何も知らされない子どもはもっと不幸だ。その上何だかんだととやかく、時には理不尽な叱られ方も経験しなければならないのだから割に合わない。だから預かり保育は子育て支援ではなく子離れ支援ではないかと言いたくもなる。
 「子どもが邪魔なのか」と詰め寄るのはこちら側の思い過ごし。その親は自分の都合の良いときに子どもにいてほしいらしい。それでも子どもは大好きだという。どこか頭の配線が1本切れてやしまいか。
 自分の好きな時間に子どもと一緒にいたいと願っている親が案外多いのかもしれない。それは愛しているとは言わないだろうと言うと、愛しているという。愛他心と自己愛が混同してしまっている。典型的な自己中心型である。ある少年がバーチャルな、あるいはフアンタジーでもいいけれど、その世界に入り込んで犯罪を起こしたことはまだ記憶に新しい。バーチャルな世界は、この少年や親のように独り善がりなものである。子どもの発達うんぬんよりも、まず大人が未成熟である動かぬ証拠である。
 近頃男女共同参画社会などという舌をかみそうな聞きなれない言葉が飛び交っているようだが、では今まではそうではなかったのか。女性に男性と一緒に働けと無理矢理奨励しているようだ。男女ともに同じ能力を持っていることは認識しているが、男女のもつ特性を重視し大切に扱うことが不可欠である。このような子育てを軽視した風潮に歯止めをかけなければ、少子化現象は益々激しくなるだろう。

 話があっちこっちへ飛びながらだいぶ長い間駄弁を労した。前後した話を校正するのは読む側にお願いするとしてもう少し紙面をお借りしたい。
 HPを開設してから2ヶ月が過ぎて、だいぶ掲示板も賑やかになってきた。
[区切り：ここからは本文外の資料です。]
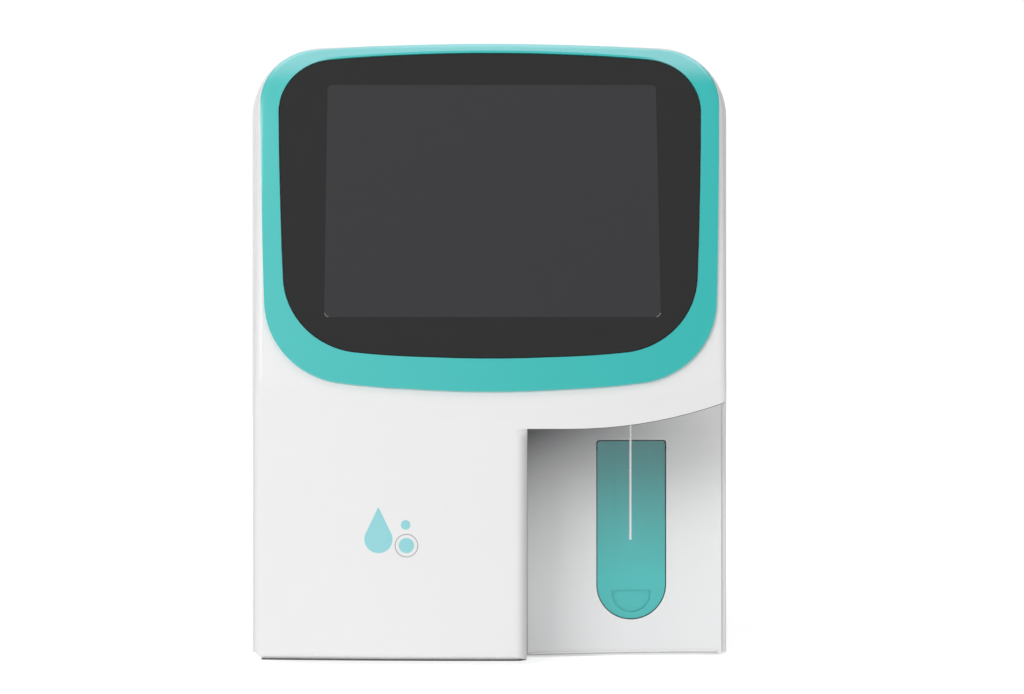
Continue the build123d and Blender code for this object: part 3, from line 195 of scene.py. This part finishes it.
def add_studio():
    """The softboxes and a pale floor that glows more away from the object."""
    add_world()
    for name, place, target, size, power in SOFTBOXES:
        add_area_light(name, place, target, size, power)
    bpy.context.scene.view_settings.view_transform = "Standard"
    mesh = bpy.data.meshes.new("floor")
    corners = [(x * FLOOR_HALF, y * FLOOR_HALF, 0) for x, y in ((-1, -1), (1, -1), (1, 1), (-1, 1))]
    mesh.from_pydata(corners, [], [(0, 1, 2, 3)])
    floor = bpy.data.objects.new("floor", mesh)
    bpy.context.scene.collection.objects.link(floor)
    paint = finish("floor_paint", (0.90, 0.90, 0.90), 0.85, grain=(3.0, 0.01, 0.0))
    shader = paint.node_tree.nodes["Principled BSDF"]
    shader.inputs["Emission Color"].default_value = (1, 1, 1, 1)
    nodes, links = paint.node_tree.nodes, paint.node_tree.links
    place = nodes.new("ShaderNodeTexCoord")
    away = nodes.new("ShaderNodeVectorMath")
    away.operation = "LENGTH"
    links.new(place.outputs["Object"], away.inputs[0])
    glow = ranged(nodes, links, away.outputs["Value"], FLOOR_GLOW_REACH, FLOOR_GLOW, smooth=False)
    rays = nodes.new("ShaderNodeLightPath")
    seen = math_node(nodes, links, "MULTIPLY", rays.outputs["Is Camera Ray"], glow)
    links.new(math_node(nodes, links, "MAXIMUM", seen, FLOOR_BOUNCE), shader.inputs["Emission Strength"])
    floor.data.materials.append(paint)


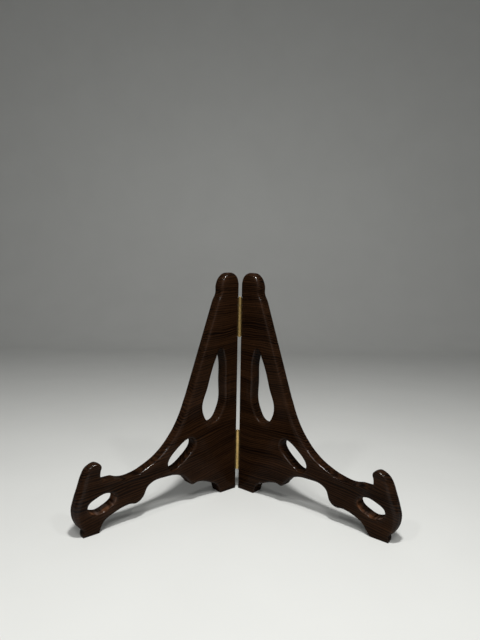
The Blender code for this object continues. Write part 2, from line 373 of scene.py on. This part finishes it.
def beside_mortises():
    """Cap points in rows just ahead of the mortises, so that the wear on their edges stays narrow."""
    rows = [BARREL_RADIUS + FIT_GAP + ahead for ahead in MORTISE_ROWS]
    points = []
    for bottom in HINGE_BOTTOMS.values():
        low = bottom - MORTISE_ROW_PAST
        high = bottom + HINGE_HEIGHT + MORTISE_ROW_PAST
        heights = np.arange(low, high, MORTISE_ROW_SPACING)
        points += [(x, height) for x in rows for height in heights]
    return np.array(points)


def cap_triangles(rims, extra):
    """Points inside the flat cap and its triangles, indexed over the rims' points and then these."""
    rims = [np.float32(rim).astype(float) for rim in rims]
    outer = rims[0]
    low, high = outer.min(axis=0), outer.max(axis=0)
    xs = np.arange(low[0], high[0], CAP_SPACING)
    zs = np.arange(low[1], high[1], CAP_SPACING)
    grid = np.array([(x + (row % 2) * CAP_SPACING / 2, z) for row, z in enumerate(zs) for x in xs])
    keep = inside(grid, outer)
    for hole in rims[1:]:
        keep &= ~inside(grid, hole)
    grid = grid[keep]
    rim_points = np.vstack(rims)
    nearest = np.array([np.min(np.sum((rim_points - p) ** 2, axis=1)) for p in grid])
    grid = np.vstack([grid[nearest > (0.5 * CAP_SPACING) ** 2], extra])
    edges = []
    start = 0
    for rim in rims:
        count = len(rim)
        edges += [(start + i, start + (i + 1) % count) for i in range(count)]
        start += count
    everything = [Vector(p) for p in np.vstack([rim_points, grid])]
    _, _, faces, origins, _, _ = delaunay_2d_cdt(everything, edges, [], WITHIN_EDGES, SAME_POINT)
    faces = np.array([origin[0] for origin in origins])[np.array(faces)]
    middles = np.vstack([rim_points, grid])[faces].mean(axis=1)
    keep = np.ones(len(faces), bool)
    for hole in rims[1:]:
        keep &= ~inside(middles, hole)
    return grid, faces[keep]


def hand_finish(x, y, z, seed):
    """How far scraping and sanding took a face down, in millimetres: never less than nothing."""
    wave = noise.noise(Vector((x / 34.0 + seed, y / 20.0, z / 26.0)))
    ripple = noise.noise(Vector((x / 11.0 + seed, y / 9.0 + 5.0, z / 9.0)))
    return FINISH_WAVE * (1.0 + wave) + FINISH_RIPPLE * (1.0 + ripple)


def toe_rounding(side, back, up, depth):
    """How far the toe's front is pared back at a depth from the inner face, which rounds it in plan."""
    near_front = min(1.0, max(0.0, (TOE_DEPTH - back) / TOE_DEPTH))
    near_floor = min(1.0, max(0.0, (TOE_HEIGHT - up) / (0.8 * TOE_HEIGHT)))
    eased = near_floor ** 2 * (3.0 - 2.0 * near_floor)
    return TOE_CURVE[side] * (depth - TOE_PEAK[side]) ** 2 * near_front * eased


def hook_crown(back, up, depth):
    """How far the hook's crest drops at a depth from the inner face, which rounds it across its width."""
    if back > HOOK_DEPTH:
        return 0.0
    near_top = min(1.0, max(0.0, (up - SEAT_HEIGHT) / HOOK_HEIGHT))
    eased = near_top ** 2 * (3.0 - 2.0 * near_top)
    return HOOK_CURVE * (depth - HOOK_PEAK) ** 2 * eased


def rear_rounding(x, outward):
    """A point by the rear outer edge brought in to that edge's rounding, which is even from end to end."""
    centre = (REAR_EDGE + REAR_ROUND, THICKNESS / 2 - REAR_ROUND)
    along, across = x - centre[0], outward - centre[1]
    reach = math.hypot(along, across)
    if along > 0.0 or across < 0.0 or reach < REAR_ROUND:
        return x, outward
    return centre[0] + along * REAR_ROUND / reach, centre[1] + across * REAR_ROUND / reach


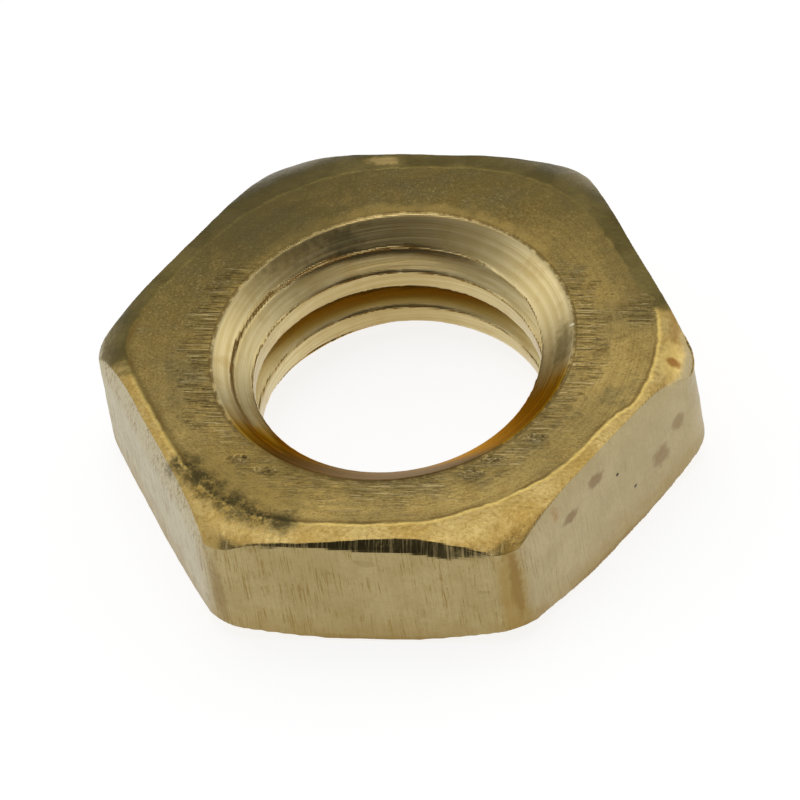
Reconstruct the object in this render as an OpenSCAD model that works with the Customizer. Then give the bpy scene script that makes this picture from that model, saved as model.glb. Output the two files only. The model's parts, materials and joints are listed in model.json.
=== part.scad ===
// Thin hexagon nut, metric 8 x 1.25: one piece of drawn brass bar, chamfered on both faces,
// drilled, countersunk and tapped right through with a right-hand thread.
// Z runs up the thread. The nut stands on its bottom face, whose centre is the origin,
// and two of its corners lie along X. Millimetres.

/* [Body] */
// Width across the flats
across_flats = 13; // [12.8:0.05:13.2]
// Thickness, face to face
thickness = 3.5; // [3.3:0.1:5]
// Radius of the rounded corners between two flats
corner_radius = 1.1; // [0.5:0.1:2]

/* [Chamfers] */
// Diameter of the flat face that the outer chamfer leaves
face_d = 12.4; // [11.6:0.1:12.6]
// Slope of the outer chamfer below the face, in degrees
chamfer_slope = 22; // [15:1:32]

/* [Thread] */
// Major diameter, across the roots of the tapped thread
major_d = 8; // [7.9:0.05:8.1]
// Minor diameter, across the crests that the tapping drill leaves
minor_d = 7; // [6.7:0.05:7.1]
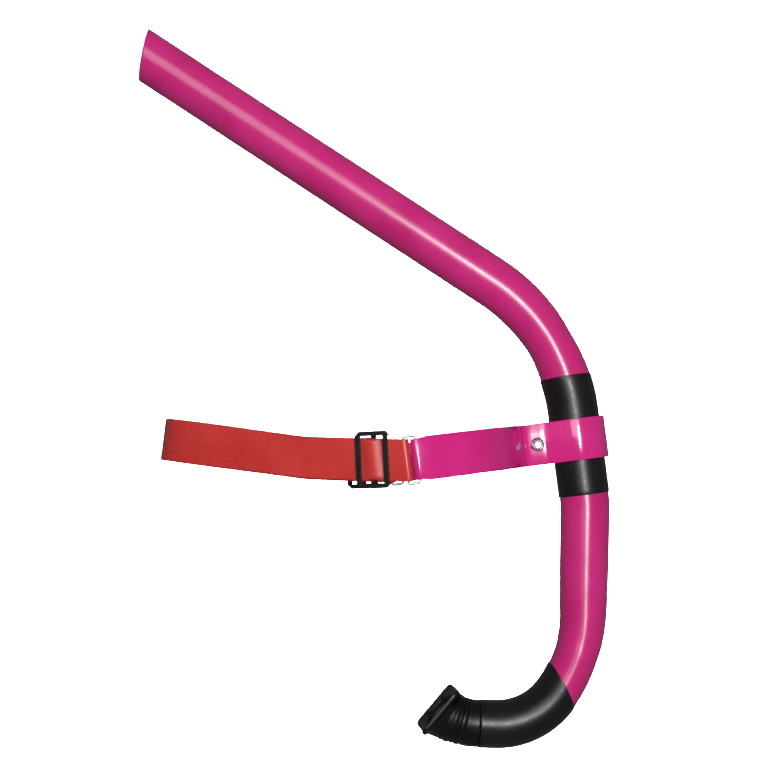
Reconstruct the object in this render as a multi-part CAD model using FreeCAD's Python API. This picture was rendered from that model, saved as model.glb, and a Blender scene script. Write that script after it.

HPは利点もあり、また使いようによっては危険な代物であると忠告を戴いたのは他ならぬ?おやじ倶楽部?の面々であった。だからなのか、なかなか投稿しないようだ。危険やそのリスクばかりを強調して動こうとしなければ何も始まらない。私にとってのHPは、純粋な保育サービスであるから何も心配はしていない。ただニュースのところで、右籾とつくばの幼稚園で写真の枚数や、記事の多少によって親の見方が変わることを懸念してくれた保護者の方がおられたことに感謝したい。現在のところ操作の覚えたてで面白がっているふしもあるが、段々慣れるにしたがって互いの幼稚園で検討することになるだろうと思っている。これからも、偏見や中傷を恐れずに発言し行動していくつもりでいます。
 右籾のあおば台では今日から1・2歳児の未就園児の保育が始まった。とは言っても毎日ではなく幼稚園に負担をかけない日時がベースになっている。平均すると1ヶ月に2回ぐらい。預かり保育のような子育て支援には賛成できないけれど、このような子育てに不安を持っている保護者に、適切な助言を与え不安を取り除いてやるような子育て支援にもっと力を入れるべきだろうと思う。いずれ陣形が整えば第二幼稚園でも始めたいと思っている。
 初めて幼稚園で1・2歳児が保育されている状況を見ることが出来た。とてもかわいかった。保護者ともども力を合わせ大切に育てていきたい。